Objective >>
Reproduce each line exactly. Skip none.

Stored data >>
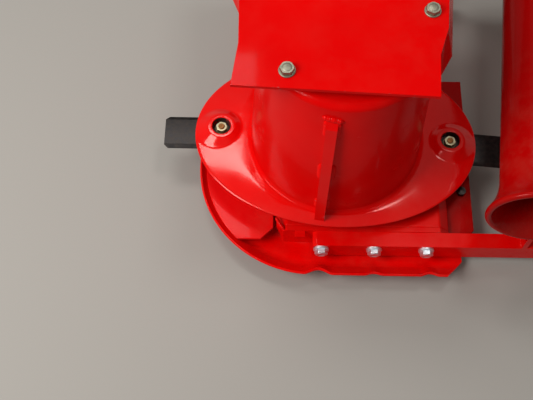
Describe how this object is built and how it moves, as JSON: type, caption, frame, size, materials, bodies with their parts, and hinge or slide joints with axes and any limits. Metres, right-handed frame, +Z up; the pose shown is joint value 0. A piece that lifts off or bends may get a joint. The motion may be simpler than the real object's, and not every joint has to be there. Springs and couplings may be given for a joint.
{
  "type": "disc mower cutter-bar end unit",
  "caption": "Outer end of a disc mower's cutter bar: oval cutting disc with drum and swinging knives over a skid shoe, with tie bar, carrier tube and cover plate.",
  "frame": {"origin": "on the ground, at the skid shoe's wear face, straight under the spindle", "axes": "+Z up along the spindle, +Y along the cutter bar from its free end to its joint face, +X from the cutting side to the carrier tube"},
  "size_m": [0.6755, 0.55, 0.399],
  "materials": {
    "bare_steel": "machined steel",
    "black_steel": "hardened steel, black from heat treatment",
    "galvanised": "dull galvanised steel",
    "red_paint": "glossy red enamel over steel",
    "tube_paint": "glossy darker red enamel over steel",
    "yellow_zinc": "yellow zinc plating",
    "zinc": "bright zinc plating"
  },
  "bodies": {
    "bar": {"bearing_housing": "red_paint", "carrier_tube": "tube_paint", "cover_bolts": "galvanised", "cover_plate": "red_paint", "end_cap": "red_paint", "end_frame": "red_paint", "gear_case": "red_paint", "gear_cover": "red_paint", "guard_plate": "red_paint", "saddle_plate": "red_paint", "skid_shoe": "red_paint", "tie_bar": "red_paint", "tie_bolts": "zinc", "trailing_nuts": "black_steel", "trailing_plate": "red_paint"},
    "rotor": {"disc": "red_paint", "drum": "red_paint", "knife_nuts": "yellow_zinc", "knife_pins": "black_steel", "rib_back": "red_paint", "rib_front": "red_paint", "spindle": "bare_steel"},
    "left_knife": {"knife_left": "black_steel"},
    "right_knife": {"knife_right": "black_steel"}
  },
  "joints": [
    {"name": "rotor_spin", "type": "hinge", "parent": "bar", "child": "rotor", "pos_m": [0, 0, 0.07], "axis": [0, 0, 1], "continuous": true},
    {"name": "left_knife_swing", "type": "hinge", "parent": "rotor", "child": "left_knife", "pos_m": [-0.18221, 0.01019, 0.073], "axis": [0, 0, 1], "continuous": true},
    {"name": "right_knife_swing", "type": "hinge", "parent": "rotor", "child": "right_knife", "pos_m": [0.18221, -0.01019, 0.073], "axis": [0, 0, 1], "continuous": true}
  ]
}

Exercise response >>
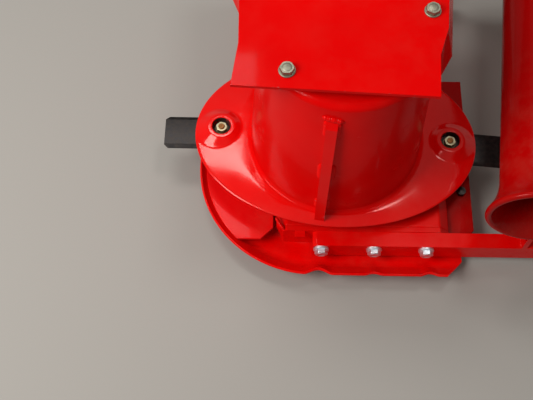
Describe how this object is built and how it moves, as JSON: type, caption, frame, size, materials, bodies with their parts, and hinge or slide joints with axes and any limits. Metres, right-handed frame, +Z up; the pose shown is joint value 0. A piece that lifts off or bends may get a joint. The motion may be simpler than the real object's, and not every joint has to be there. Springs and couplings may be given for a joint.
{
  "type": "disc mower cutter-bar end unit",
  "caption": "Outer end of a disc mower's cutter bar: oval cutting disc with drum and swinging knives over a skid shoe, with tie bar, carrier tube and cover plate.",
  "frame": {"origin": "on the ground, at the skid shoe's wear face, straight under the spindle", "axes": "+Z up along the spindle, +Y along the cutter bar from its free end to its joint face, +X from the cutting side to the carrier tube"},
  "size_m": [0.6755, 0.55, 0.399],
  "materials": {
    "bare_steel": "machined steel",
    "black_steel": "hardened steel, black from heat treatment",
    "galvanised": "dull galvanised steel",
    "red_paint": "glossy red enamel over steel",
    "tube_paint": "glossy darker red enamel over steel",
    "yellow_zinc": "yellow zinc plating",
    "zinc": "bright zinc plating"
  },
  "bodies": {
    "bar": {"bearing_housing": "red_paint", "carrier_tube": "tube_paint", "cover_bolts": "galvanised", "cover_plate": "red_paint", "end_cap": "red_paint", "end_frame": "red_paint", "gear_case": "red_paint", "gear_cover": "red_paint", "guard_plate": "red_paint", "saddle_plate": "red_paint", "skid_shoe": "red_paint", "tie_bar": "red_paint", "tie_bolts": "zinc", "trailing_nuts": "black_steel", "trailing_plate": "red_paint"},
    "rotor": {"disc": "red_paint", "drum": "red_paint", "knife_nuts": "yellow_zinc", "knife_pins": "black_steel", "rib_back": "red_paint", "rib_front": "red_paint", "spindle": "bare_steel"},
    "left_knife": {"knife_left": "black_steel"},
    "right_knife": {"knife_right": "black_steel"}
  },
  "joints": [
    {"name": "rotor_spin", "type": "hinge", "parent": "bar", "child": "rotor", "pos_m": [0, 0, 0.07], "axis": [0, 0, 1], "continuous": true},
    {"name": "left_knife_swing", "type": "hinge", "parent": "rotor", "child": "left_knife", "pos_m": [-0.18221, 0.01019, 0.073], "axis": [0, 0, 1], "continuous": true},
    {"name": "right_knife_swing", "type": "hinge", "parent": "rotor", "child": "right_knife", "pos_m": [0.18221, -0.01019, 0.073], "axis": [0, 0, 1], "continuous": true}
  ]
}